After spotting Andrew Tay at the coolest Montreal spots last year, like Marconi Plaza, Never Apart and a series of dance events, I saw him this summer curating and performing at one of the most interesting experimental dance/theatre events, Toronto’s underground performance/party festival Dance Community Love In. Tay went on to win the top prize at the prestigious Victoria Danceworks festival for his piece “Fame, Prayer Eating.” I wondered,  “Who the hell is this guy?” Well, Tay runs his own Montreal dance company called wants&needs dance, with the equally cool Sasha Kleinplatz, and as it turns out, he’ll be dancing, teaching and choreographing at several  Montreal dance/theatre venues this fall and winter.

Tay kicks it off on this week at Théâtre la Chapelle, presenting 30 artists in his Short & Sweet series.

James Oscar: Based on the pieces of yours that I’ve seen, it seems like you’re interested in and waiting or listening for frequencies like a conductor. You tell people to text you while on stage; you wait and listen for texts. You did this in a previous edition of your Short & Sweet series, where you were dressed in a radiant, frilled animal costume.
Andrew Tay: Yeah the shamanistic dollar store costume. I am definitely into searching in the moment and trying to set up conditions where the tasks are maybe set but I have no preconceived notion of where the thing is going to go. In this way, there is an intense listening  to what is actually happening now, and then as I see it,  where I can make it go in that moment. Each time it will be different and I see new things.
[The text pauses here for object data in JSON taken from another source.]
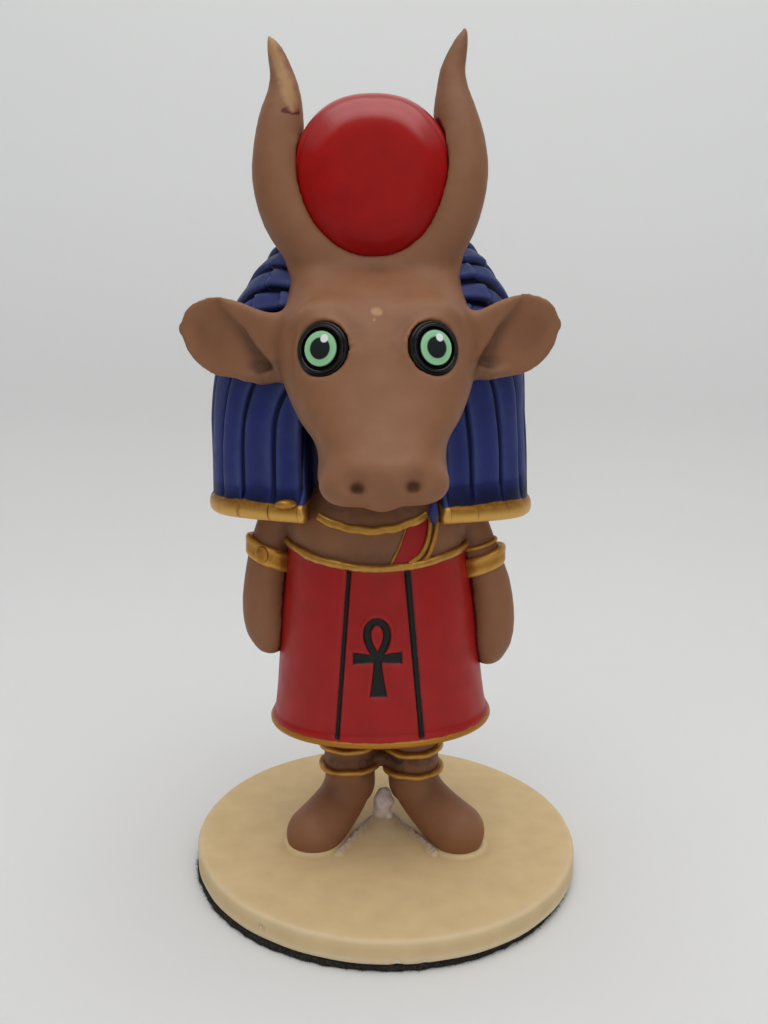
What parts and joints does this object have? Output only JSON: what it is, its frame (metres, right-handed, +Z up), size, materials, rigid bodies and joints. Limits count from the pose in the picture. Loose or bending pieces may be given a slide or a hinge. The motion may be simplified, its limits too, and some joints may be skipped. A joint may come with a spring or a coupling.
{
  "type": "hathor statue",
  "caption": "Painted resin figure of a standing cow-headed goddess with horns, a sun disc, a striped wig and a red dress, on a round base.",
  "frame": {"origin": "centre of the felt pad's underside, on the surface the figure stands on", "axes": "+Z up, the figure looks along -Y, +X to the viewer's right"},
  "size_m": [0.052, 0.0523, 0.1078],
  "materials": {
    "painted_resin": "painted, satin",
    "eye": "polished",
    "felt": "matt felt"
  },
  "bodies": {
    "root": {"figure": "painted_resin", "left_eye": "eye", "right_eye": "eye", "felt_pad": "felt"}
  },
  "joints": []
}
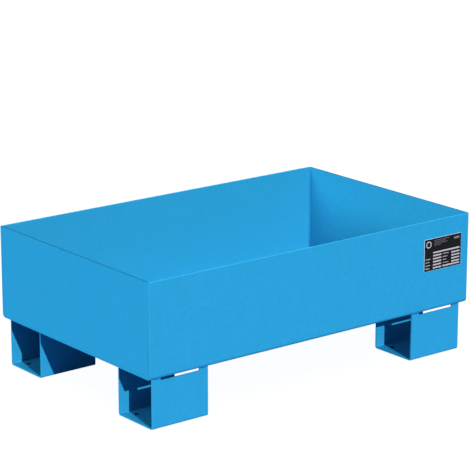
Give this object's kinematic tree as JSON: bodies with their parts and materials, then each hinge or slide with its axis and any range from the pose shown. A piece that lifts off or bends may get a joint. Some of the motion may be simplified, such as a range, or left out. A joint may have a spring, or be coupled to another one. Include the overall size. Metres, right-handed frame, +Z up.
{
  "type": "spill containment pallet",
  "caption": "Open rectangular sump tray of welded blue-painted sheet steel, raised on short folded channel legs, for standing containers of liquid in.",
  "frame": {"origin": "on the floor, under the middle of the tray", "axes": "+X along the tray's length towards its right end, -Y towards the long wall that carries the label, +Z up"},
  "size_m": [0.8, 0.5004, 0.29],
  "materials": {
    "blue_paint": "satin powder coat",
    "weld_paint": "satin powder coat over weld bead",
    "label_foil": "matt printed foil"
  },
  "bodies": {
    "root": {"tray_trough": "blue_paint", "left_end_plate": "blue_paint", "right_end_plate": "blue_paint", "front_left_leg": "blue_paint", "front_right_leg": "blue_paint", "rear_left_leg": "blue_paint", "rear_right_leg": "blue_paint", "left_end_weld": "weld_paint", "right_end_weld": "weld_paint", "front_left_leg_weld": "weld_paint", "front_right_leg_weld": "weld_paint", "rear_left_leg_weld": "weld_paint", "rear_right_leg_weld": "weld_paint", "rating_label": "label_foil"}
  },
  "joints": []
}
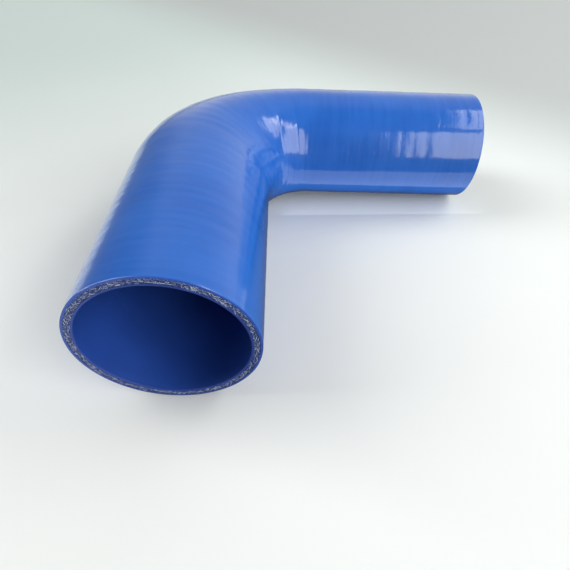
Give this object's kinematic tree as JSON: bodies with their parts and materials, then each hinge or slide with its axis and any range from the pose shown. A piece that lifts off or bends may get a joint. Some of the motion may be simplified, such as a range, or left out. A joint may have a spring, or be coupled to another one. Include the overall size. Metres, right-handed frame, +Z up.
{
  "type": "silicone reducing elbow hose",
  "caption": "Ninety degree reducing elbow hose in reinforced silicone: a large and a small cut end with a smooth bend between, slipped over pipes and clamped.",
  "frame": {"origin": "on the floor, under the centre of the hose's box as it lies on its side", "axes": "-Y out of the large end along the large leg, +X towards the small end, +Z up"},
  "size_m": [0.192, 0.185, 0.072],
  "materials": {
    "blue_silicone": "smooth glossy cured silicone with faint tape-wrap marks",
    "ply_yarn": "cut ends of the reinforcing plies, seen only on the two cut rims"
  },
  "bodies": {
    "root": {"elbow_hose": "blue_silicone"}
  },
  "joints": []
}
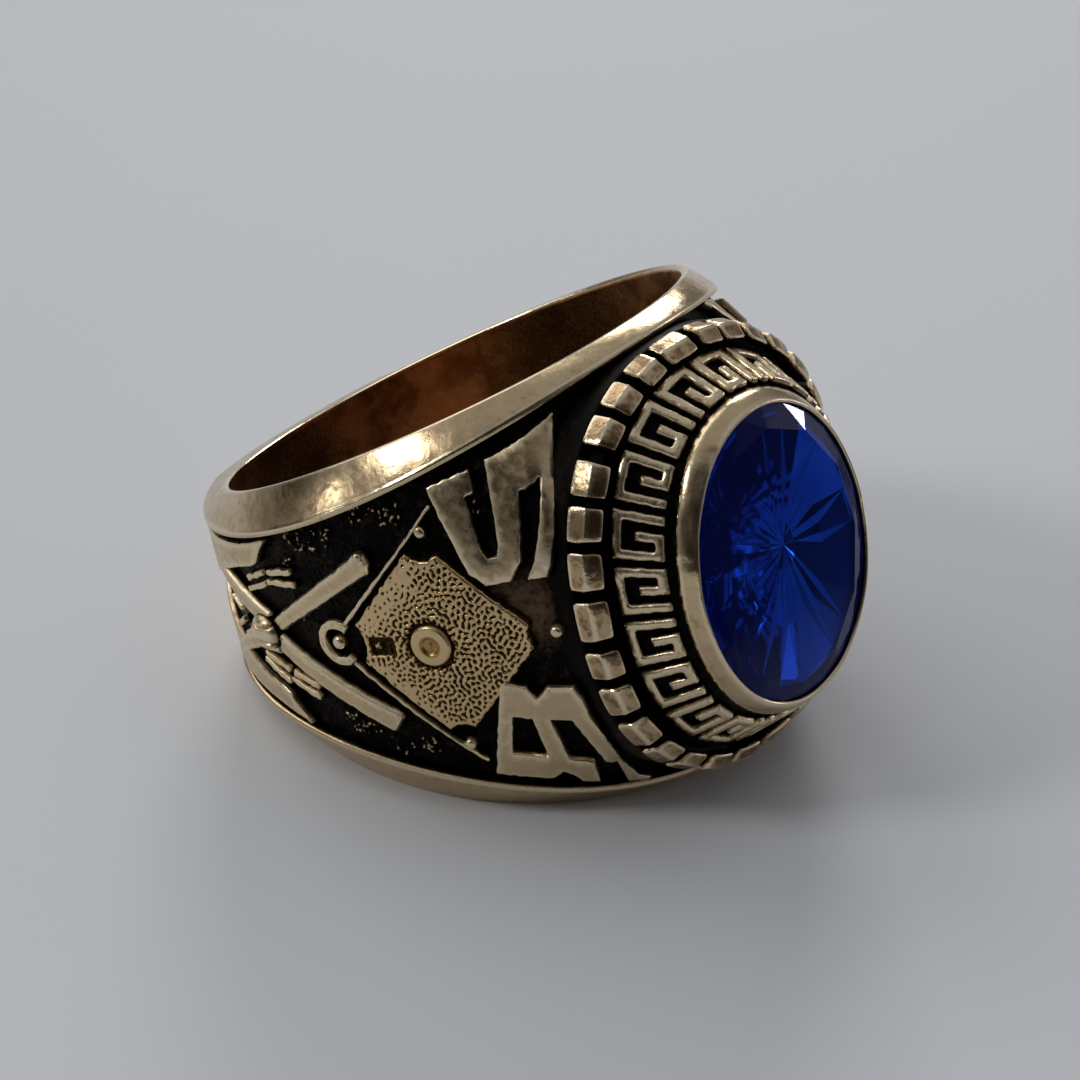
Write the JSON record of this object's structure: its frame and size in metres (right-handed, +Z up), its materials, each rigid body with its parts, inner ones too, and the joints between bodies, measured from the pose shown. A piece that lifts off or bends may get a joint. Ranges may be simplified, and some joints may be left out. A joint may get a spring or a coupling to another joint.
{
  "type": "class ring",
  "caption": "Signet-style class ring lying on its side: smooth bore, raised rails, relief side panels, brick-bordered head and an oval faceted stone in a bezel.",
  "frame": {"origin": "middle of the ring's box, on the surface that it lies on", "axes": "+X towards the stone, +Z up, the finger bore leaning back from +Z by 17 degrees in the XZ plane"},
  "size_m": [0.0284, 0.0224, 0.0182],
  "materials": {
    "gold": "polished 10k yellow gold, recesses antiqued near black",
    "stone": "faceted deep blue synthetic spinel"
  },
  "bodies": {
    "root": {"ring_body": "gold", "stone": "stone"}
  },
  "joints": []
}
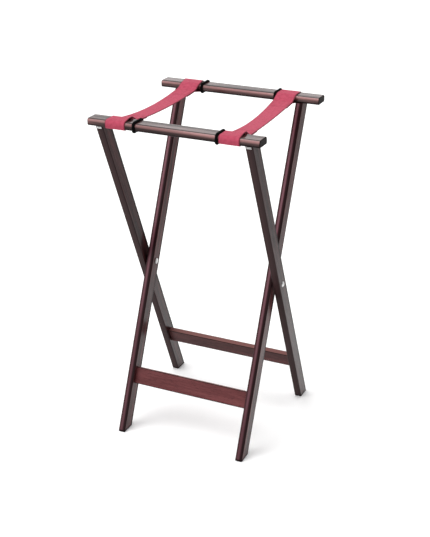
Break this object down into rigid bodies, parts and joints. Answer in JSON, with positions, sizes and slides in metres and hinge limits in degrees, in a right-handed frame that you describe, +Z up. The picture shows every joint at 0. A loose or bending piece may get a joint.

This is important to me in my work right now.

The cell phone thing I’ve been using in a couple of my works. In the work at Usine C, it will be the entire soundtrack. In this work. I imagine turning my body into a conduit for desires, or if I want to give an even cheesier metaphor, it’s like a wishing well of some kind. Near the beginning of the work, there’s a huge banner that says, “What the fuck do you want?”  There’s a phone number to text…people’s texts are read through a kind of robotic voice with all the pinging, and different things start to happen every time because people start to have conversations between the different texts that are going on, and then there is obviously the relationship of what people are saying to what is actually happening in the space- all these kind of synchronicity things end up happening no matter what.

A lot of my work is also thinking about spirituality and how we access it today. I find it interesting when I start to use the text messages. It goes through different phases where people write silly things, write really political things. But what I find is interesting is that it becomes deep, but never that deep.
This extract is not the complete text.